How to audit whether the process is actually improving

Pull one representative week and review it line by line. How many jobs required manual clarification? How many assets sat in ambiguous status? How many customer promises depended on memory? How many billing decisions were delayed because the dispatch or return record was incomplete? Those questions turn ROI from a vague frustration into an observable operating problem.

Then review the exceptions in public. Not to blame the team, but to expose the weak handoffs. If the same failure mode appears three times in a week, it is no longer random. It is a process gap. That review habit matters because businesses improve faster when they name the exact handoff that failed instead of hiding it behind general stress.

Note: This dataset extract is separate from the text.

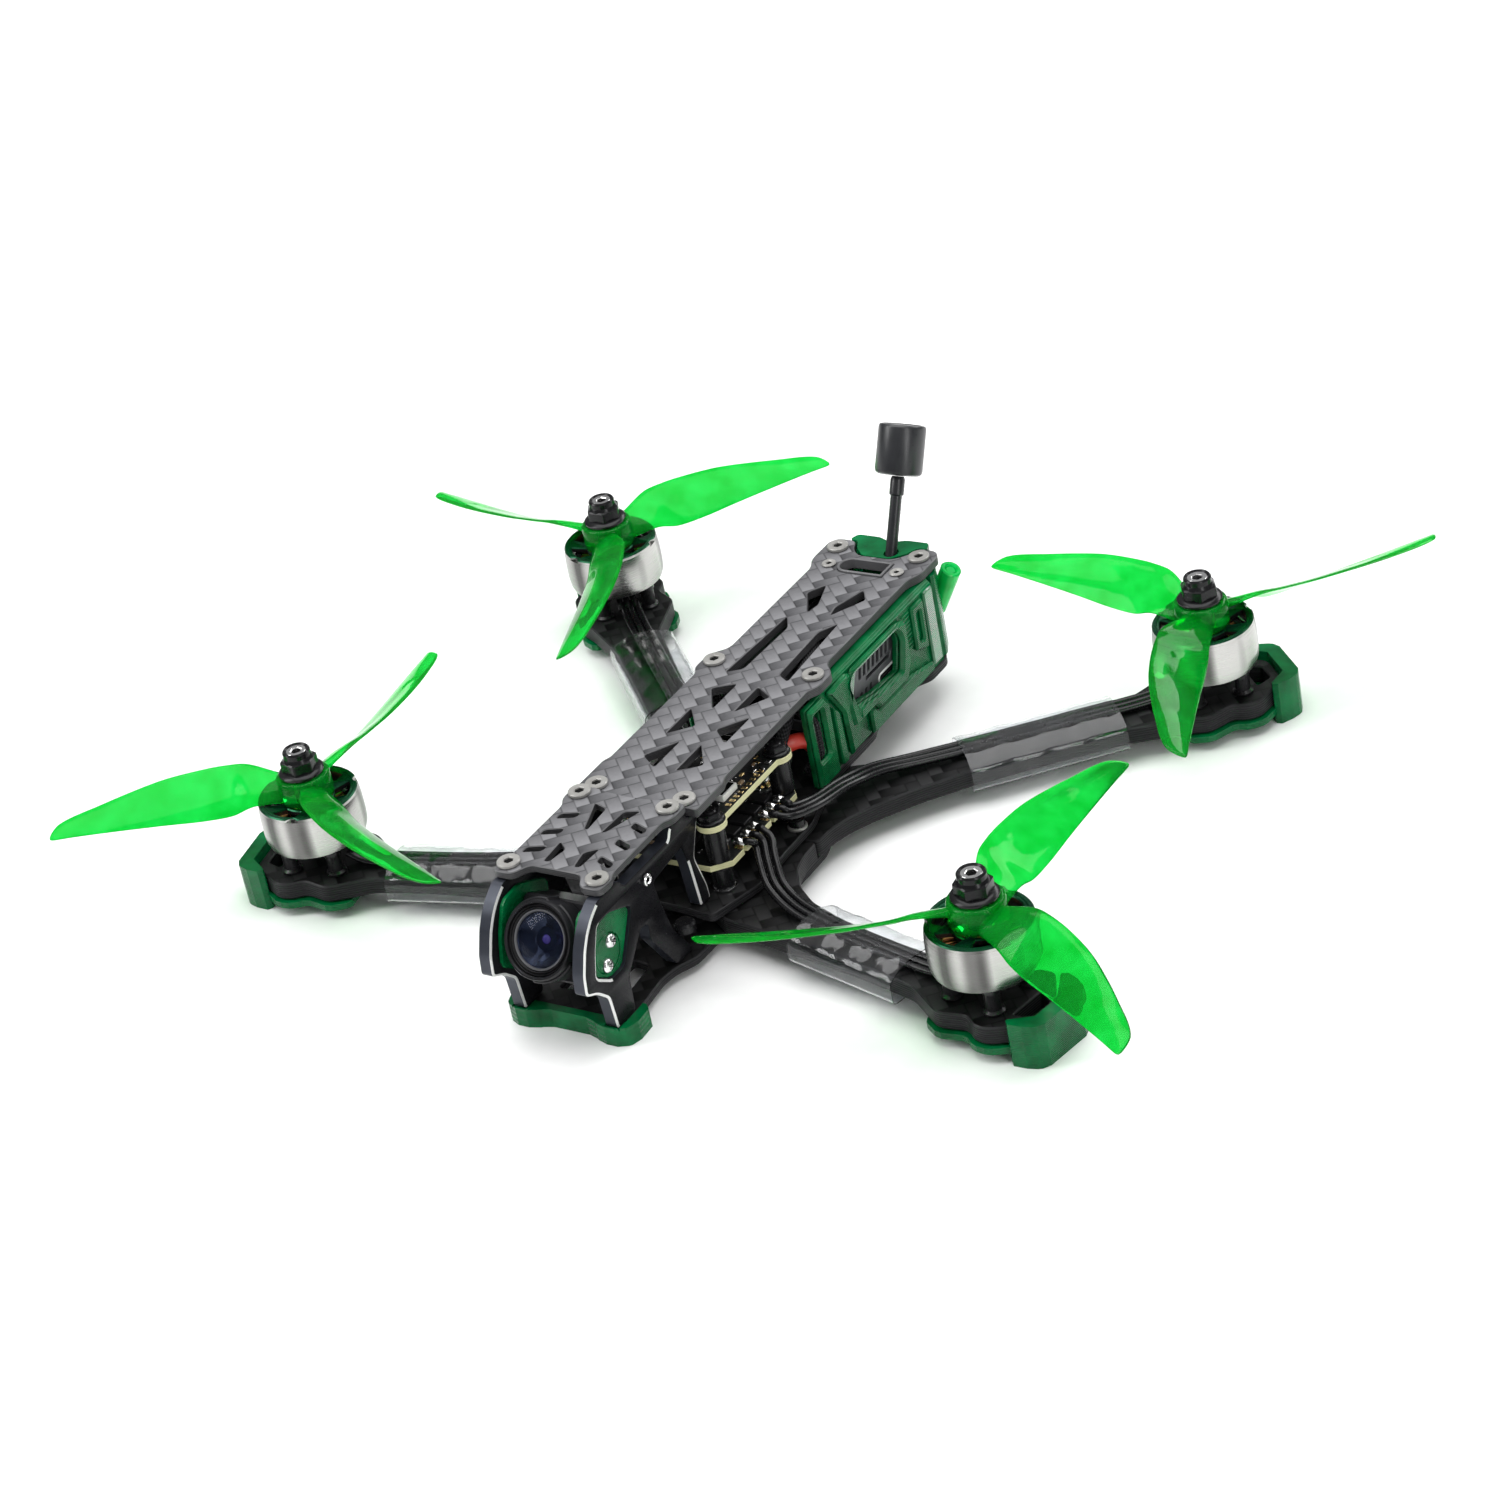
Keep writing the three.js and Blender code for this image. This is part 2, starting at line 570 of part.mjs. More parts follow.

The best sign of progress is not that no one makes mistakes. It is that mistakes become easier to see, easier to explain, and easier to prevent the next time. That is what a mature workflow looks like under real operating pressure.

What a good weekly review looks like

A good weekly review should start with exceptions, not vanity metrics. Look at the jobs that slipped, the assets that stayed ambiguous, the customers that created repeated confusion, and the moments where weak visibility distorted a profitability decision. Those are the moments that show whether the operating system is actually holding up.

The second part of the review should focus on ownership. Which role was supposed to update status? Which role was supposed to confirm return, route change, or customer instruction? If no role can be named clearly, the issue is structural rather than personal. That is important, because structural problems keep repeating until the workflow itself is tightened.

The final part of the review is the simplest and the most useful: decide what one behavior changes next week. Not ten. One. One clearer rule around due dates, one cleaner handoff, one faster status update, one stronger audit habit. Small weekly corrections compound faster than big strategy decks that never reach the yard or the dispatch screen.